The primary source I read was about Griggs, a chimney sweeper and small child who escorted him.The fire had been lighted as early as 2 o'clock the same morning, and was burning on the arrival of Griggs and his little boy at eight. Griggs had no sooner extinguished the fire than he suffered the child to go down the chimney; and the outcome, as might be expected, was his almost immediate death, in a state, no doubt, of overwhelming pain. The chimney was of the narrowest description, and must have reserved heat enough to have prevented the child's return to the top, Soon after his fall, the master, who remained on the top, was worried that something had happened, and therefore wanted him to come up; the answer of the boy was, "I cannot come up, master, I must die here." An alarm was given in the brew house immediately that he had stuck in the chimney, and a bricklayer at work near the spot attended, and after knocking down part of the brickwork of the chimney, just above the fireplace, made a hole sufficiently large to draw him through. A doctor attended, but all efforts to bring back life were unsuccessful.
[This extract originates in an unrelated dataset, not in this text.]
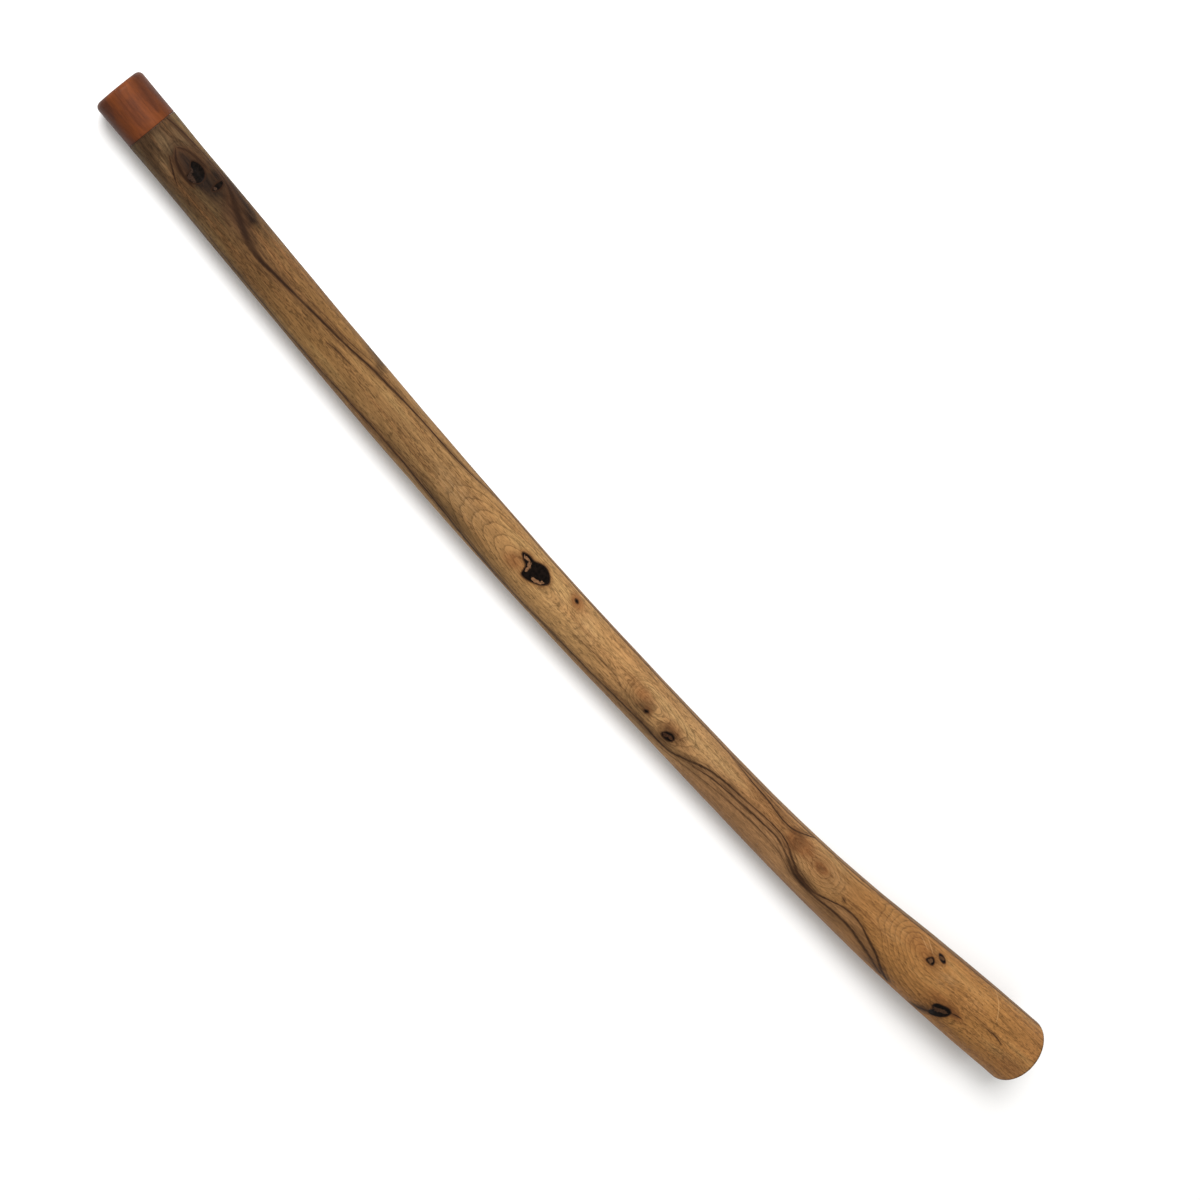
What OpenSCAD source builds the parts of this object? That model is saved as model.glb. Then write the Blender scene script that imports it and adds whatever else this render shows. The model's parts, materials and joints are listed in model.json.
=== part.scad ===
// Didgeridoo: a naturally bent branch, split lengthwise, hollowed and glued back together,
// with a turned hardwood mouthpiece ring and dark resin set flush into its knots.
// It lies on its flat side: +X runs from the mouthpiece to the bell, +Y is the side that the
// bell bends towards, and +Z is up. The origin is under the middle of the bounding box.
// Places along the tube are in mm from the lip. Angles are around the axis, from the top
// towards +Y.

/* [Tube] */
// Length from the lip to the bell along X
instrument_length = 1400; // [1340:5:1480]
// Outer radius of the mouthpiece and of the tube's upper end
mouth_radius = 24.7; // [23.5:0.1:26]
// Outer radius at the bell
bell_radius = 40.6; // [38:0.2:44]
// Sideways offset of the bell from the line of the upper tube
bend_offset = 83.5; // [20:0.5:100]
// Radius of the air column at the mouthpiece
mouth_bore_radius = 15; // [14:0.25:15.5]
// Radius of the air column at the bell
bell_bore_radius = 31.5; // [28:0.5:32]
// Rounding of the bell's two edges
bell_edge_radius = 2.5; // [1:0.5:3]

/* [Mouthpiece] */
// Length of the mouthpiece ring that shows
ring_length = 42.5; // [35:0.5:50]
// Length of the tenon that enters the tube
tenon_length = 8; // [6:0.5:12]
// Radius of the tenon
tenon_radius = 19.5; // [18.5:0.25:20]
// Rounding of the lip's outer edge
lip_outer_radius = 5; // [3:0.5:5.5]
// Rounding of the lip's inner edge
lip_inner_radius = 3.5; // [2:0.5:4]

/* [Glue and resin] */
// Thickness of the glue film around the tenon
film = 0.25; // [0.2:0.05:0.4]
// Thickness of the glue seams between the two halves
seam_thickness = 0.6; // [0.4:0.1:1]
// Depth of the resin in a knot, at its middle
inlay_depth = 5; // [3:0.5:6]

/* [Hidden] */

WOOD = "#b08757";
BACK_WOOD = "#9a7a58";
HARDWOOD = "#8a5338";
RESIN = "#1f1c1b";
GLUE = "#4a2e1d";

// Shape of the tube: [part of the length, part of the change from one end to the other]
BEND = [[0, 0], [0.27, 0], [0.43, 0.065], [0.57, 0.19], [0.715, 0.355], [0.8, 0.51], [0.893, 0.735], [1, 1]];
TAPER = [
    [0.03, 0], [0.14, 0.055], [0.285, 0.115], [0.5, 0.145], [0.605, 0.19], [0.68, 0.285],
    [0.75, 0.43], [0.8, 0.59], [0.845, 0.765], [0.893, 0.9], [0.943, 0.985], [1, 1]
];
BORE = [[0.03, 0], [0.2, 0.08], [0.5, 0.21], [0.7, 0.42], [0.85, 0.72], [1, 1]];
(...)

On inspecting the body, various burns appeared; the fleshy part of the legs and a great part of the feet more particularly were injured; those parts too by which climbing boys effectually ascend or descend chimneys, viz. the elbows and knees, seemed burnt to the bone, from which it must be evident that the unhappy sufferer made some attempts to return as soon as the horrors of his situation became apparent.

questions: Was this death preventable?
No, this death was not preventable because both ways the poor child was trapped. He could neither climb out of the chimney nor could he stay back and face immediate death. He had burns all over his body, and couldn't have even tried to come up and make his way through.

There is another possibility here. What if the child had not been asked to go down into the chimney?